Now, far be it from me to step on anyone's airhose during the the media's deep revenue dive. A month ago, I got a half-dozen anguished emails from newspaper fans worried Target's circular wasn't in the Easter paper; had the area's biggest advertiser signed print's death warrant?

This week's "special" placement definitely isn't limited to the locals — you can get a look at the Wall Street Journal's options here. And the journalism upside is that advertisers typically pay the full-page price while leaving room for two or three stories. As papers shrink, this may be a visible, but not indefensible, compromise.
It was a perturbed reader who contacted me, but will even this level of bother last? As I wrote two months ago "maybe we'll get used to it." Thinking about the issue again, I recalled a two-decades-old lesson I'll call (appropriately enough) the "Target Center" principle.
Back then, I was writing a sports business column when the Timberwolves announced they were naming their new arena for a corporation. It seems mind-boggling now, but that was an area first. Up until then, we'd named our facilities generically or tacked on a politician's name. (It is, after all, the Hubert H. Humphrey Metrodome.)
I can't remember if fans were appalled (remember, Target Center was a privately funded facility at that point) but I know many found it strange. I'll never forget Wolves marketing exec Tim Leiweke telling me something to the effect of, "Yeah, it sounds weird now, but believe me, pretty soon you won't give it a second thought."
He was right. Ever-accommodating Wild fans have lovingly nicknamed the Xcel Energy Center the "X," and fans openly but not hostilely speculated on which corporation would attach its name to the Twins' new park.

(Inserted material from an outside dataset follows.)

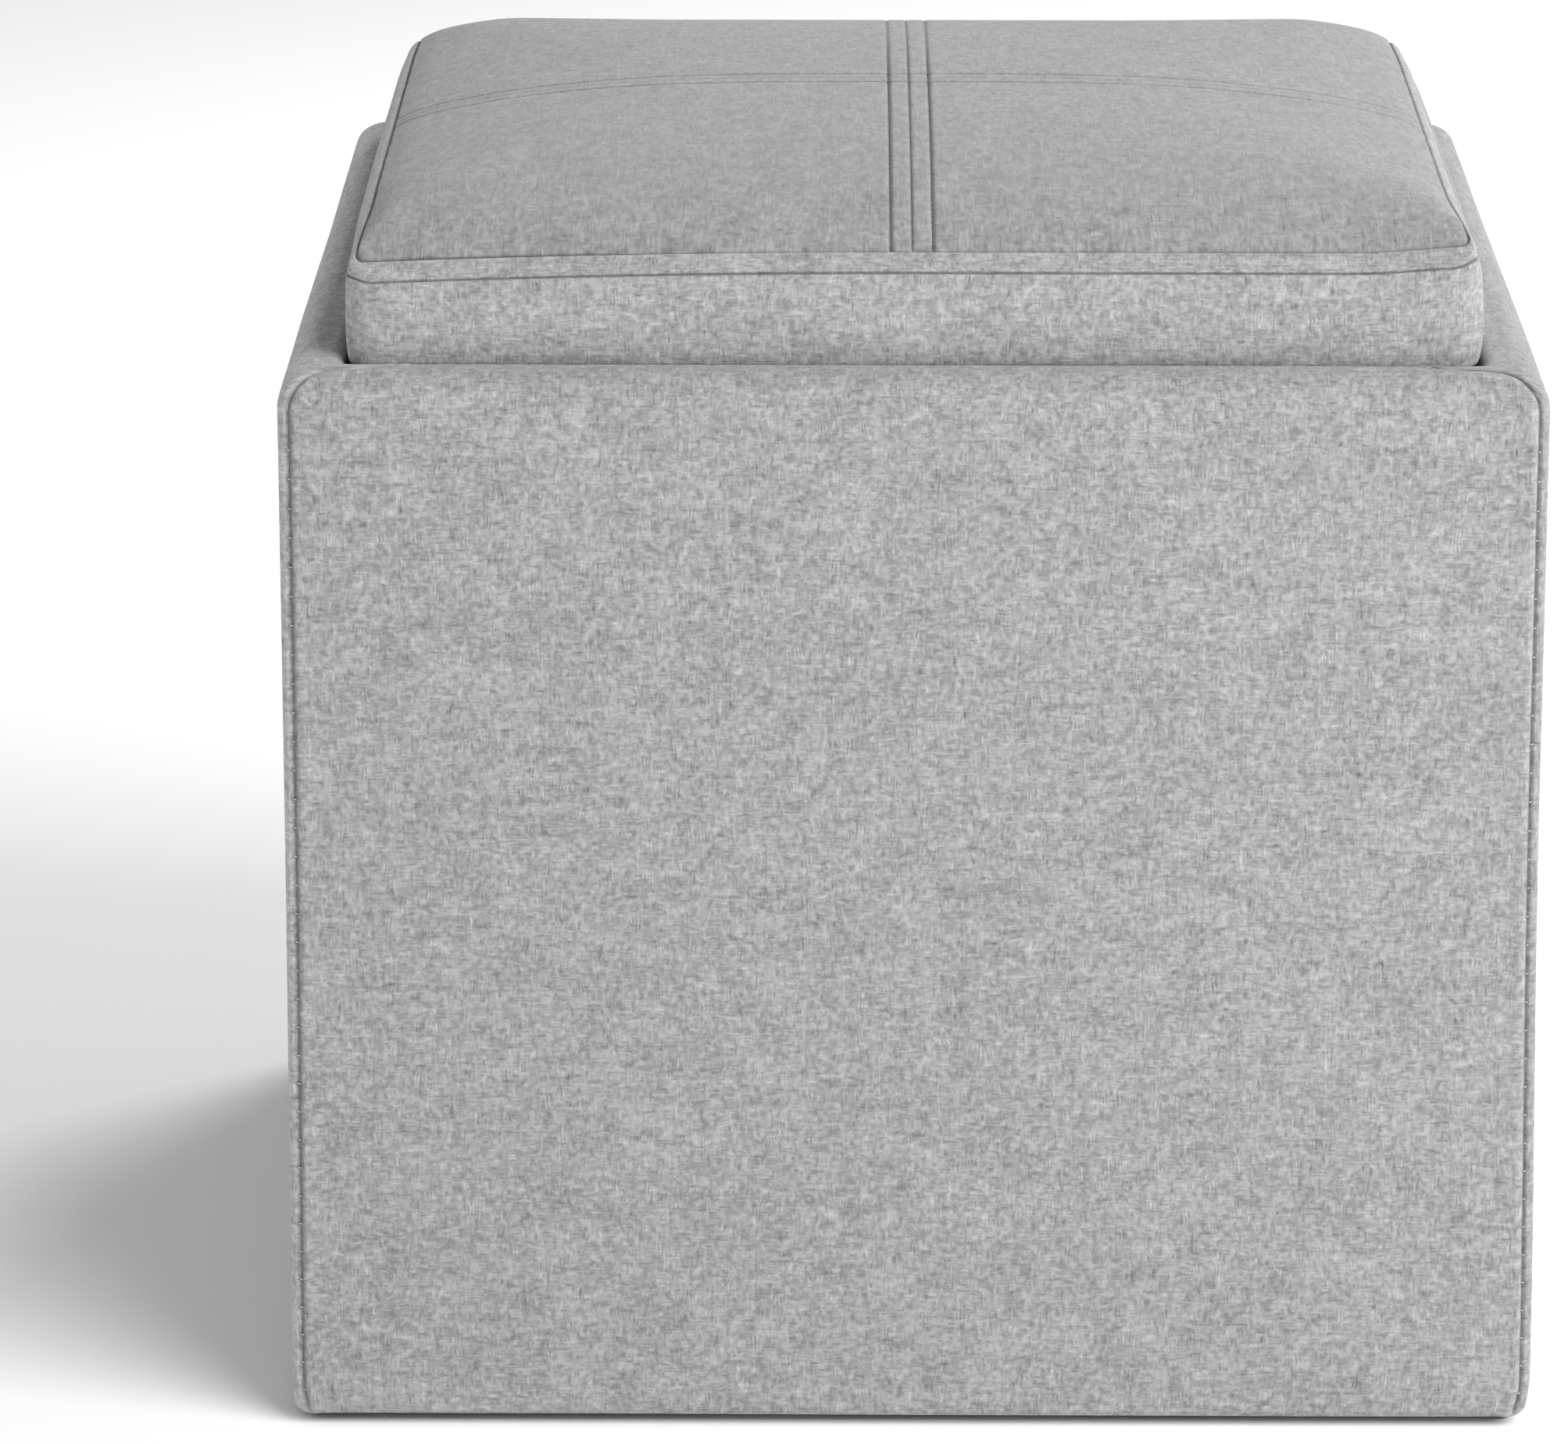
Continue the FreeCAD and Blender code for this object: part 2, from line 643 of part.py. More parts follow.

So the lesson, I guess, is the commercialism that seems intrusive often becomes banal; tuning out is the customer's ultimate defense against advertising.
Of course, the parallel lesson is that if ads become too in-your-face, people devise workarounds (TiVO and AdBlock) or give up entirely (commercial radio).

Even in a benign scenario, there's a break-in period with pitfalls both for advertisers and newspapers. The upside of these new layouts is their ability to grab readers' attention by maximizing the "touch" between ads and stories. The downside is more emphatically awkward associations.
The PiPress chose relatively innocuous stories to share space with the waterfall of groceries: one about early hominids; another about early star clusters. The Strib, meanwhile, accompanied the dancing pizzas and floating sandwiches with a story (at left) headlined "Torture tape hurts nuclear deal."
The lede: "A gruesome videotape showing a member of the Abu Dhabi royal family torturing an Afghan grain merchant ..."
I don't envy layout editors these days; you don't want the newsroom coddling specific clients, but at the same time don't make core readers think you're frivolous or thoughtless. Of course, we probably haven't reached the end of this particular line. How long do you think will it be before we see a story inside a Target logo?